Tiroit bezinden salınan hormonlar

T3 ve T4: Tiroit bezinden salınan bu hormonlar metabolizmayı ayarlıyor, vücuttaki tüm organların ve hücrelerin çalışma hızını belirliyor.

Yumurtalıklardan salınan hormonlar

Östrojen: Kadınlık vasfını veren, bedensel yapıyı düzenleyen hormon. Hipofiz bezinin kontrolünde yumurtalıklardan salınıyor.

Progesteron: Yumurtanın rahim içinde kalmasını ve gebeliğin devamını sağlıyor.

Hipofizden salınan hormonlar

Hipofiz bezi: Tüm hormonları düzenliyor ve aralarındaki haberleşmeyi kontrol ediyor. Cinsellik hormonlarının salgılanmasını sağlıyor.

FSH (Folikül Stimülan Hormon): Hipofiz bezinden salınan FSH, östrojen hormonunu tetikleyerek yumurtlamayı devreye sokuyor.

LH (Luteinizan Hormon): FSH’nin ardından devreye giriyor ve uygun yumurtanın olgunlaşmasını çatlamasını sağlıyor.

Prolaktin: Süt salgılanmasından sorumlu hormon.
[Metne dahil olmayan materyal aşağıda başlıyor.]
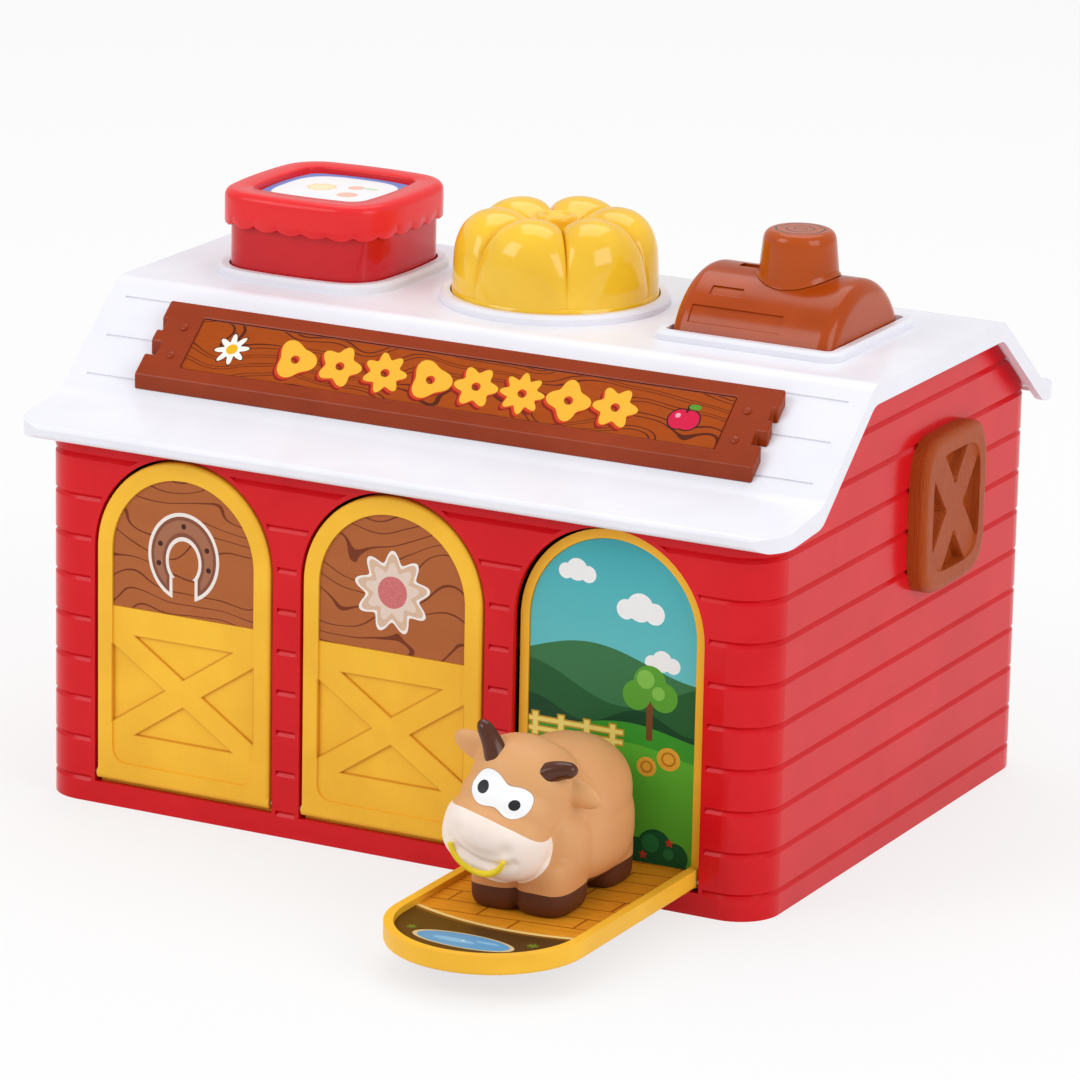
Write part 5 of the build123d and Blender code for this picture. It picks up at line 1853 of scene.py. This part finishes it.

Gebelik başladığı andan itibaren meme dokusunu süt salgılanmasına hazırlıyor. Doğumdan sonra sütün gelmesinde rol oynuyor.

Oksitosin: Üretilen sütün fışkırmasını sağlayarak emzirmeyi destekliyor.

TSH: Tiroit bezini tiroit hormonu üretmesi için uyarıyor.

Büyüme hormonu: Sadece bebeklik ve çocukluk dönemine ait olduğunu düşünmeyin. Diğer hormonlarla ahenk içinde çalışıp kas kitlesi geliştiriyor, göbek bölgesindeki yağların artmasını ve kemiklerin erimesini engelliyor, kan basıncını dengeliyor.

HORMONAL BOZUKLUĞU DÜŞÜNDÜREN BULGULAR

➤ Adette üç aydan fazla süren düzensizlik (erken veya geç başlaması, miktarın artması)
➤ Aşırı kıllanma (erkekte kıl olan bölgeler yani sakal, bıyık, göğüs arası, karından göbeğe çıkan orta hat, omuz, sırt ve bel bölgesi)
➤ Aşırı sivilcelenme
➤ Bacaklarda, göğüs ve kalçada kırmızımor çatlaklar oluşması
➤ İştah kapanması ve kilo kaybı
➤ Kasık ve koltuk altı bölgelerinde tüylerin seyrelmesi
➤ Aşırı saç dökülmesi *Bu bulgulardan bir veya daha fazlasını uzun zamandır gözlemliyorsanız, vakit kaybetmeden endokrinoloji uzmanına başvurmanız gerekiyor.